Thanks to modern medicine millions of Americans who would otherwise be neurotic, disruptive or severely disturbed are instead able to lead productive, “normal” lives, working regular jobs, having families, paying taxes and participating in our cultural, economic and political life.

The problem is that these drugs just mask the symptoms of mental illness and bandage over the serious psychological problems which afflict these folks. Many of these walking wounded are seriously psycho, and would normally have ground to a halt or behaved in ways that demanded attention, if not for the drugs.

Think of the mind like a motor. When something goes wrong, a nut comes loose or a wire gets disconnected, it normally rattles around or shuts down until you get it fixed. These powerful pharmaceuticals allow the motor to keep functioning while broken, taking the mind to places that minds do not ordinarily go. Not good places.

One of the side effects of these drugs is that they make many users feel like “zombies”, lethargic with fuzzy thinking and muffled emotions. Imagine not being able to fully wake up, or to sense things with the strength and clarity you used to have.

So they stop taking their medication, and within 72 hours are trapped within a full-blown psychosis, delayed and intensified by the drugs, complete with voices, visions, compulsions and unstoppable urges, previously sealed up like malevolent genies in bottles of capsules, now uncorked.

And this is the rational, scientific explanation. On the other hand, despite an intense antipathy to everything associated with the religious right, the recent spate of snap killings has almost convinced us of the existence and active intervention in the waking world of the Devil – Lucifer, Satan, Mephistopheles, call him what you may.
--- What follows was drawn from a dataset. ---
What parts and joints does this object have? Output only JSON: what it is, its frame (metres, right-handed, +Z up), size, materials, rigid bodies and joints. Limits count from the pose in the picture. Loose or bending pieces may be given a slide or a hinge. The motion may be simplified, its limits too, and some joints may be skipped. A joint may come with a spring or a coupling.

It is the sheer malevolence of these attacks which points us in that direction, as if the killer had sat down and asked himself “What is the absolute most horrible, sadistic, evil thing I could possibly do?” and “How can I absolutely assure myself of a first-class ticket to hell, and how can I take as many innocents with me?”

It is difficult for us to imagine even the most demented or damaged human being honestly asking those questions, let alone acting on his answers, without some demonic intervention. Crimes of passion, crimes of greed, even crimes of indifference or plain cussedness, all those we can understand in human terms.

To a thinking, feeling human being struggling to fit this phenomena into our world-view, the unexpected, inexplicable evil of these snap attacks, like the miracles and saved souls on the other side of the ledger, require us to look higher, or lower, than the limits of the human soul, for answers.